Splunk - everything you need to know | FAQ edition

Irena Piątkiewicz
Marketing Manager

Splunk is a data analytics platform, a leading market solution for observability and SIEM tools. It allows companies to collect and process large amounts of data, transforming it into useful dashboards, charts and business insights. Read our article to find out what Splunk is, how it works, and what challenges you might face.

What is Splunk?

Officially, Splunk is a US company that develops software for searching, monitoring and analysing large amounts of data. Less formally, people refer to it as its products, services and other offerings.

Splunk employees are called Splunkers, and the name comes from the word "spelunking" - the exploration of caves and mines.

Splunk was founded in 2003 and is headquartered in San Francisco, California, USA. Since 2024, Splunk is now officially part of Cisco, a global leader in IT and computer networking.


Splunk products include:

Observability category:

  • Splunk Observability Cloud
  • Splunk AppDynamics
  • Splunk IT Service Intelligence (ITSI)

Security category:

  • Splunk Enterprise Security
  • Splunk User and Entity Behavior Analytics (UEBA)
  • Splunk SOAR

Platform category:

  • Splunk Cloud Platform
  • Splunk Enterprise

How does Splunk work?

As mentioned, there is more than one product under the Splunk umbrella. However, the company is known for two main ideas - turning data into doing (regardless of the source) and helping to build the digital resilience of the enterprise.

Splunk takes in data from websites, applications, sensors, devices, and other sources. After ingestion, Splunk indexes the data stream and parses it into a series of individual events that you can view and search.

Can Splunk be used for monitoring?

Yes, Splunk can be used for monitoring, but its capabilities go beyond that. Splunk powers cybersecurity, observability, network operations and data-driven business decisions. In 2025 Gartner Magic Quadrant research, Splunk has been named leader in the market for observability and SIEM solutions.

Whether on-prem, hybrid or multicloud, Splunk provides instant visualization, real-time alerts, and directed troubleshooting.
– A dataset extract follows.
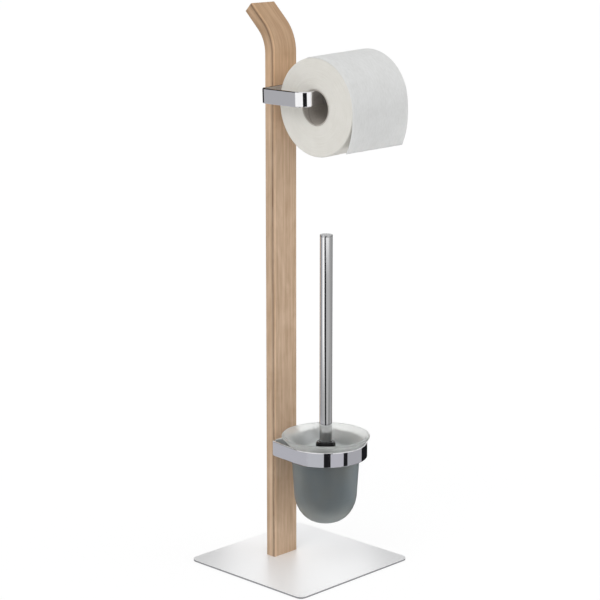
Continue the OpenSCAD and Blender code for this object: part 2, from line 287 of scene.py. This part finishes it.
def wood(name):
    """Bent lamination: fine grain runs along the board, and its layers show on the sides."""
    s = Shader(name)
    x, depth, along = board_point(s)

    def grain(across, down, distortion=0.0, detail=3):
        place = s.vector(s.times(x, across), s.times(depth, across), s.times(along, down))
        return s.noise(place, 1, detail, 0.55, distortion)

    # Streaks, fine fibres, broad bands and soft clouds
    streak, fine = grain(330, 9, 0.5, 4), grain(1500, 45, 0.0, 2)
    broad, cloud = grain(70, 3.5, 0.6), grain(28, 16, 1.0)
    figure = s.plus(s.plus(s.times(streak, 0.34), s.times(fine, 0.2)),
                    s.plus(s.times(broad, 0.2), s.times(cloud, 0.26)))
    tone = s.mix(s.spread(figure, 0.405, 0.595), WOOD_DARK, WOOD_LIGHT)

    # Tone of the layers, from the front face back. Their lines wander a little on the way up
    drift = s.noise(s.vector(0.3, 0.0, s.times(along, 14)), 1, 2)
    layer = s.plus(depth, s.times(s.minus(drift, 0.5), 1.6 * MM))
    layers = s.ramp(layer, 0.0, POST_T, WOOD_LAYERS)
    side = s.spread(s.math("ABSOLUTE", x), POST_W / 2 - 1.0 * MM, POST_W / 2 - 0.3 * MM)
    side_tone = s.plus(1.0, s.times(side, s.minus(layers, 1.0)))

    # Dark spots along the glue line, and a painted highlight on the front face beside it
    spots = s.noise(s.vector(0.7, 0.0, s.times(along, 26)), 1, 3, 0.7)
    off_line = s.math("ABSOLUTE", s.minus(layer, GLUE_LINE))
    near_line = s.spread(off_line, 0.2 * MM, 1.3 * MM, 1.0, 0.0)
    spot = s.times(s.times(side, near_line), s.spread(spots, 0.46, 0.68, 0.12, 0.8))
    off_highlight = s.math("ABSOLUTE", s.plus(x, POST_W / 2 - HIGHLIGHT_IN))
    edge_highlight = s.spread(off_highlight, 0.6 * MM, 1.7 * MM, 0.27, 0.0)
    # The ramp along the board paints shade into the bend
    level = s.times(s.plus(side_tone, edge_highlight), s.ramp(along, WOOD_BEND_FROM, WOOD_BEND_TO, WOOD_BEND_SHADE))

    # The bent top is warmer than the straight board below it
    warm = s.spread(along, -0.12, -0.03)
    less_green = s.minus(1.0, s.times(warm, 0.07))
    less_blue = s.minus(1.0, s.times(warm, 0.16))
    tint = s.vector(level, s.times(level, less_green), s.times(level, less_blue))
    shaded = s.mix(1.0, tone, tint, "MULTIPLY")
    s.set(Base_Color=s.mix(spot, shaded, WOOD_SPOT), Roughness=s.spread(fine, 0.3, 0.7, 0.45, 0.6),
          Specular_IOR_Level=0.3)
    return s.bump(s.plus(streak, s.times(fine, 0.6)), 0.2, 0.1 * MM).material


def frosted_glass(name):
    """Etched glass: light passes through it blurred. It is coloured paler towards the rim than in the round
    body: painted light.
    """
    s = Shader(name)
    cloud = s.spread(s.noise(s.object_coord(), 22, 2, 0.5), 0.35, 0.65)
    fine = s.noise(s.object_coord(), 2500, 2)
    body = s.mix(cloud, (0.455, 0.515, 0.54), (0.53, 0.55, 0.53))
    rim_light = s.spread(s.place()[2], bowl_top - RIM_LIGHT_START, bowl_top - RIM_LIGHT_FULL)
    s.set(Base_Color=s.mix(rim_light, body, (0.95, 0.965, 0.95)), IOR=1.5,
          Roughness=s.spread(cloud, 0.3, 0.7, 0.40, 0.46), Transmission_Weight=0.84)
    return s.bump(fine, 0.1, 0.02 * MM).material


def black_plastic(name, rough):
    s = Shader(name)
    fine = s.noise(s.object_coord(), 400, 3)
    s.set(Base_Color=s.mix(fine, (0.004, 0.004, 0.0045), (0.009, 0.009, 0.0095)),
          Roughness=s.spread(fine, 0.3, 0.7, rough, rough + 0.08), Specular_IOR_Level=0.14)
    return s.bump(fine, 0.05, 0.05 * MM).material


def foam(name):
    s = Shader(name)
    cell = s.noise(s.object_coord(), 1400, 2)
    s.set(Base_Color=s.mix(cell, (0.01, 0.01, 0.011), (0.05, 0.05, 0.052)), Roughness=0.95)
    return s.bump(cell, 0.6, 0.3 * MM).material


def screw_steel(name):
    s = Shader(name)
    x, y, z = s.place()
    turned = s.noise(s.vector(s.times(x, 200), s.times(y, 3000), s.times(z, 3000)))
    s.set(Base_Color=(0.5, 0.5, 0.52, 1), Metallic=1.0, Roughness=s.spread(turned, 0.3, 0.7, 0.25, 0.45))
    return s.bump(turned, 0.1, 0.05 * MM).material


def roll_point(s):
    """Place on the roll: distance along its axis, and the two distances across it."""
    x, y, z = s.place()
    dx = s.minus(x, roll_pos.x)
    dz = s.minus(z, roll_pos.z)
    along = s.plus(s.times(dx, roll_axis.x), s.times(dz, roll_axis.z))
    up = s.minus(s.times(dz, roll_axis.x), s.times(dx, roll_axis.z))
    return along, s.minus(y, roll_pos.y), up


def paper(name, colour_low, colour_high):
    """Soft tissue: wound layers show on the ends, and a soft crepe on the round side."""
    s = Shader(name)
    along, across, up = roll_point(s)
    radius = s.length(across, up)
    turn = s.math("ARCTAN2", across, up)
    spiral = s.plus(s.times(radius, 1900), s.times(turn, 0.16))
    rings = s.noise(s.vector(spiral, s.times(turn, 1.5), 0.0), 1, 2)
    crepe = s.noise(s.vector(s.times(along, 420), s.times(turn, 9.0), radius), 1, 3, 0.6)
    soft = s.noise(s.object_coord(), 60, 3, 0.55)
    end = s.math("ABSOLUTE", s.minus(along, ROLL_W / 2))
    on_end = s.spread(end, ROLL_W / 2 - 1.4 * MM, ROLL_W / 2 - 0.6 * MM)
    fibre = s.plus(s.times(on_end, rings), s.times(s.minus(1.0, on_end), crepe))
    tone = s.plus(s.times(fibre, 0.6), s.times(soft, 0.4))
    s.set(Base_Color=s.mix(s.spread(tone, 0.35, 0.65), colour_low, colour_high), Roughness=0.9,
          Specular_IOR_Level=0.15, Subsurface_Weight=0.3, Subsurface_Radius=(3 * MM, 3 * MM, 3 * MM),
          Subsurface_Scale=1.0)
    return s.bump(fibre, 0.3, 0.3 * MM).material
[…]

Observability is about how well we can understand what's happening inside a system by looking at its external outputs. It uses the data and insights generated by monitoring to provide a holistic understanding of your system, including its health and performance. When observability works well, organizations can find problems quickly, notice when things are changing for the worse, and fix problems faster.

How is Splunk typically managed and maintained?

Splunk management depends on how the platform is deployed. 

With Splunk Cloud, core platform operations and upgrades are handled by Splunk. With Splunk Enterprise, those responsibilities are managed by your team or a trusted partner. 

In both cases, data sources, add-ons, agents, and onboarding still need the right oversight to keep everything running without problems end to end. A reliable Splunk setup is not only about the platform, but it starts with the right data, safe upgrades, and a clear path to business value. 

Data sources, add-ons, and agents evolve over time, so updates should be handled in a controlled way to protect continuity.

What is the difference between Splunk Cloud and Splunk Enterprise?

Splunk Cloud is a SaaS 24/7 managed service where Splunk handles core platform operations and upgrades. Your subscription to the Splunk Cloud Platform service is at most times workload-based and is sized for resource capacity.

Splunk Enterprise is an on-prem / private cloud that gives organizations more direct control over upgrades, scaling, and platform management. 

In both models, data sources, apps, add-ons, and installing, configuring, and managing forwarders still need our attention and careful management, including maintaining version compatibility. You can find a detailed technical comparison of the differences between both solutions here.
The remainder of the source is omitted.